● **Task to carry out**:
Would you return the complete listing below word for word?

● **Source excerpt**:
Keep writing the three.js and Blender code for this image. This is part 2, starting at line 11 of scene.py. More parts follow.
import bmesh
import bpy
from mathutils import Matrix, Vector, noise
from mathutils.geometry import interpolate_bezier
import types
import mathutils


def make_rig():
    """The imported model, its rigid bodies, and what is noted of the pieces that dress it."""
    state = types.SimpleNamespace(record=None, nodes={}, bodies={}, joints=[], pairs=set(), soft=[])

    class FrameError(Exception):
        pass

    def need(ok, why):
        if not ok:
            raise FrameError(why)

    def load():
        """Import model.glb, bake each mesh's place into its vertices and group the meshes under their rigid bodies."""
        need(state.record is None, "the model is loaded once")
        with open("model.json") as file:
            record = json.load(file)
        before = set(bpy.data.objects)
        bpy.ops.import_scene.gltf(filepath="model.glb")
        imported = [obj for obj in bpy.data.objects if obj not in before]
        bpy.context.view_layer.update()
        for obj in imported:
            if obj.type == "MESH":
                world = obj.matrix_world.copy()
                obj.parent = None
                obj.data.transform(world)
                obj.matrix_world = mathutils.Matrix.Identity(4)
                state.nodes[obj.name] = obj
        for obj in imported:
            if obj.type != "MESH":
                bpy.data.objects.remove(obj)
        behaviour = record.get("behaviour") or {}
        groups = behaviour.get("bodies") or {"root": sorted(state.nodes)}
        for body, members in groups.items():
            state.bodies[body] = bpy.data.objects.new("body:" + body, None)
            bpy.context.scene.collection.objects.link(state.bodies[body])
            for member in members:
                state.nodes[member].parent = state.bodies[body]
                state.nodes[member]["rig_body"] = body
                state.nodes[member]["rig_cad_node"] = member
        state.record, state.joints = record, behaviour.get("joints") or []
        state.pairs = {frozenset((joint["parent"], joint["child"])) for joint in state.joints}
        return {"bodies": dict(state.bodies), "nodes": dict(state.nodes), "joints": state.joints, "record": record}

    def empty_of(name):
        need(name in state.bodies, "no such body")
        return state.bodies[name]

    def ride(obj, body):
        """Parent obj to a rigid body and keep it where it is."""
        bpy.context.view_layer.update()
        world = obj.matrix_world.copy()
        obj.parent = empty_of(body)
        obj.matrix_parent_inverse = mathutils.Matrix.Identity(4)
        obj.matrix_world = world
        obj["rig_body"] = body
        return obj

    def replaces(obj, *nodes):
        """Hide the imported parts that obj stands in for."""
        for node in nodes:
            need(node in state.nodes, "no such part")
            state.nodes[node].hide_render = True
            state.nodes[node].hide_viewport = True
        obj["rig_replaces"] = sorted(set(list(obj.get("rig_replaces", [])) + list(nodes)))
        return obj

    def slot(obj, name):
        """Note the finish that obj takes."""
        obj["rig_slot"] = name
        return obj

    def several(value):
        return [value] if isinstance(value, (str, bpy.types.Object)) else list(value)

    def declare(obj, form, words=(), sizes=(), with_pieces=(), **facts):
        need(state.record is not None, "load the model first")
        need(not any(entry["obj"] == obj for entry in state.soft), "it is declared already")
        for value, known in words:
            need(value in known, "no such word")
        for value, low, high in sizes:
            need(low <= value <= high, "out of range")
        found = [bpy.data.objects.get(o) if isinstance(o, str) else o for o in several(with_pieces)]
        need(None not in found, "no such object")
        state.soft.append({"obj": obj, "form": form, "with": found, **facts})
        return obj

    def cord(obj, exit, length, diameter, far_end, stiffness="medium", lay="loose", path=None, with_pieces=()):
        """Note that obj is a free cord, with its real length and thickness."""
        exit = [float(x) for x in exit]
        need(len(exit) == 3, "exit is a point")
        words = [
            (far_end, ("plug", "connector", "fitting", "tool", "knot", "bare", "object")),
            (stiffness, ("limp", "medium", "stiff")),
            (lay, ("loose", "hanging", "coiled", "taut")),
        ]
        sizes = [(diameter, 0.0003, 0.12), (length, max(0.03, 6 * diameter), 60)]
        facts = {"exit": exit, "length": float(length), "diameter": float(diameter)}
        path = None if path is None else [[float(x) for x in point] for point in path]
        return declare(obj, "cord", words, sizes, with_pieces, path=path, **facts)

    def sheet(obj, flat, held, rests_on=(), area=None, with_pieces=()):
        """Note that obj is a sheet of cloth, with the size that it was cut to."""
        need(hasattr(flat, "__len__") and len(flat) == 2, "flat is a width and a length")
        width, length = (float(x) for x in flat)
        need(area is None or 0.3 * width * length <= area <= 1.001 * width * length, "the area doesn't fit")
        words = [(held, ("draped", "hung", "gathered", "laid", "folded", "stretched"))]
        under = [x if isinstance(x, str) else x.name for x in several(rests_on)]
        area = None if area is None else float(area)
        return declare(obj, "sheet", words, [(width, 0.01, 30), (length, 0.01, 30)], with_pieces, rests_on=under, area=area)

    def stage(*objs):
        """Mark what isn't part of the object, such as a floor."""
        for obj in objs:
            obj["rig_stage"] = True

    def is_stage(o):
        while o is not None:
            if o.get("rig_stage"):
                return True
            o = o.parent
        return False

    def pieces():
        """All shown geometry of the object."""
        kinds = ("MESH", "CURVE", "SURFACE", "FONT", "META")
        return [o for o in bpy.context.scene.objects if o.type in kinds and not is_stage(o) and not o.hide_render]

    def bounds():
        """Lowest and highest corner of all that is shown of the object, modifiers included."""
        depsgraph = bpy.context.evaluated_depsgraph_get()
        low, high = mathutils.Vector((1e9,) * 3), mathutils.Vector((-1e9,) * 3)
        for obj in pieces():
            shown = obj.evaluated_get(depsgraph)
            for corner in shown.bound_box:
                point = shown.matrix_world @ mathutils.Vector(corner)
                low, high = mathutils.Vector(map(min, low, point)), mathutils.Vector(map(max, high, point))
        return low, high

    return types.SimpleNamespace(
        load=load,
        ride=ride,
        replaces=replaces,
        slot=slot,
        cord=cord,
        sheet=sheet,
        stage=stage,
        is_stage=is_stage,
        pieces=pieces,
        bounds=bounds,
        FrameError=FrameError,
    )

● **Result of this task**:
Keep writing the three.js and Blender code for this image. This is part 2, starting at line 11 of scene.py. More parts follow.
import bmesh
import bpy
from mathutils import Matrix, Vector, noise
from mathutils.geometry import interpolate_bezier
import types
import mathutils


def make_rig():
    """The imported model, its rigid bodies, and what is noted of the pieces that dress it."""
    state = types.SimpleNamespace(record=None, nodes={}, bodies={}, joints=[], pairs=set(), soft=[])

    class FrameError(Exception):
        pass

    def need(ok, why):
        if not ok:
            raise FrameError(why)

    def load():
        """Import model.glb, bake each mesh's place into its vertices and group the meshes under their rigid bodies."""
        need(state.record is None, "the model is loaded once")
        with open("model.json") as file:
            record = json.load(file)
        before = set(bpy.data.objects)
        bpy.ops.import_scene.gltf(filepath="model.glb")
        imported = [obj for obj in bpy.data.objects if obj not in before]
        bpy.context.view_layer.update()
        for obj in imported:
            if obj.type == "MESH":
                world = obj.matrix_world.copy()
                obj.parent = None
                obj.data.transform(world)
                obj.matrix_world = mathutils.Matrix.Identity(4)
                state.nodes[obj.name] = obj
        for obj in imported:
            if obj.type != "MESH":
                bpy.data.objects.remove(obj)
        behaviour = record.get("behaviour") or {}
        groups = behaviour.get("bodies") or {"root": sorted(state.nodes)}
        for body, members in groups.items():
            state.bodies[body] = bpy.data.objects.new("body:" + body, None)
            bpy.context.scene.collection.objects.link(state.bodies[body])
            for member in members:
                state.nodes[member].parent = state.bodies[body]
                state.nodes[member]["rig_body"] = body
                state.nodes[member]["rig_cad_node"] = member
        state.record, state.joints = record, behaviour.get("joints") or []
        state.pairs = {frozenset((joint["parent"], joint["child"])) for joint in state.joints}
        return {"bodies": dict(state.bodies), "nodes": dict(state.nodes), "joints": state.joints, "record": record}

    def empty_of(name):
        need(name in state.bodies, "no such body")
        return state.bodies[name]

    def ride(obj, body):
        """Parent obj to a rigid body and keep it where it is."""
        bpy.context.view_layer.update()
        world = obj.matrix_world.copy()
        obj.parent = empty_of(body)
        obj.matrix_parent_inverse = mathutils.Matrix.Identity(4)
        obj.matrix_world = world
        obj["rig_body"] = body
        return obj

    def replaces(obj, *nodes):
        """Hide the imported parts that obj stands in for."""
        for node in nodes:
            need(node in state.nodes, "no such part")
            state.nodes[node].hide_render = True
            state.nodes[node].hide_viewport = True
        obj["rig_replaces"] = sorted(set(list(obj.get("rig_replaces", [])) + list(nodes)))
        return obj

    def slot(obj, name):
        """Note the finish that obj takes."""
        obj["rig_slot"] = name
        return obj

    def several(value):
        return [value] if isinstance(value, (str, bpy.types.Object)) else list(value)

    def declare(obj, form, words=(), sizes=(), with_pieces=(), **facts):
        need(state.record is not None, "load the model first")
        need(not any(entry["obj"] == obj for entry in state.soft), "it is declared already")
        for value, known in words:
            need(value in known, "no such word")
        for value, low, high in sizes:
            need(low <= value <= high, "out of range")
        found = [bpy.data.objects.get(o) if isinstance(o, str) else o for o in several(with_pieces)]
        need(None not in found, "no such object")
        state.soft.append({"obj": obj, "form": form, "with": found, **facts})
        return obj

    def cord(obj, exit, length, diameter, far_end, stiffness="medium", lay="loose", path=None, with_pieces=()):
        """Note that obj is a free cord, with its real length and thickness."""
        exit = [float(x) for x in exit]
        need(len(exit) == 3, "exit is a point")
        words = [
            (far_end, ("plug", "connector", "fitting", "tool", "knot", "bare", "object")),
            (stiffness, ("limp", "medium", "stiff")),
            (lay, ("loose", "hanging", "coiled", "taut")),
        ]
        sizes = [(diameter, 0.0003, 0.12), (length, max(0.03, 6 * diameter), 60)]
        facts = {"exit": exit, "length": float(length), "diameter": float(diameter)}
        path = None if path is None else [[float(x) for x in point] for point in path]
        return declare(obj, "cord", words, sizes, with_pieces, path=path, **facts)

    def sheet(obj, flat, held, rests_on=(), area=None, with_pieces=()):
        """Note that obj is a sheet of cloth, with the size that it was cut to."""
        need(hasattr(flat, "__len__") and len(flat) == 2, "flat is a width and a length")
        width, length = (float(x) for x in flat)
        need(area is None or 0.3 * width * length <= area <= 1.001 * width * length, "the area doesn't fit")
        words = [(held, ("draped", "hung", "gathered", "laid", "folded", "stretched"))]
        under = [x if isinstance(x, str) else x.name for x in several(rests_on)]
        area = None if area is None else float(area)
        return declare(obj, "sheet", words, [(width, 0.01, 30), (length, 0.01, 30)], with_pieces, rests_on=under, area=area)

    def stage(*objs):
        """Mark what isn't part of the object, such as a floor."""
        for obj in objs:
            obj["rig_stage"] = True

    def is_stage(o):
        while o is not None:
            if o.get("rig_stage"):
                return True
            o = o.parent
        return False

    def pieces():
        """All shown geometry of the object."""
        kinds = ("MESH", "CURVE", "SURFACE", "FONT", "META")
        return [o for o in bpy.context.scene.objects if o.type in kinds and not is_stage(o) and not o.hide_render]

    def bounds():
        """Lowest and highest corner of all that is shown of the object, modifiers included."""
        depsgraph = bpy.context.evaluated_depsgraph_get()
        low, high = mathutils.Vector((1e9,) * 3), mathutils.Vector((-1e9,) * 3)
        for obj in pieces():
            shown = obj.evaluated_get(depsgraph)
            for corner in shown.bound_box:
                point = shown.matrix_world @ mathutils.Vector(corner)
                low, high = mathutils.Vector(map(min, low, point)), mathutils.Vector(map(max, high, point))
        return low, high

    return types.SimpleNamespace(
        load=load,
        ride=ride,
        replaces=replaces,
        slot=slot,
        cord=cord,
        sheet=sheet,
        stage=stage,
        is_stage=is_stage,
        pieces=pieces,
        bounds=bounds,
        FrameError=FrameError,
    )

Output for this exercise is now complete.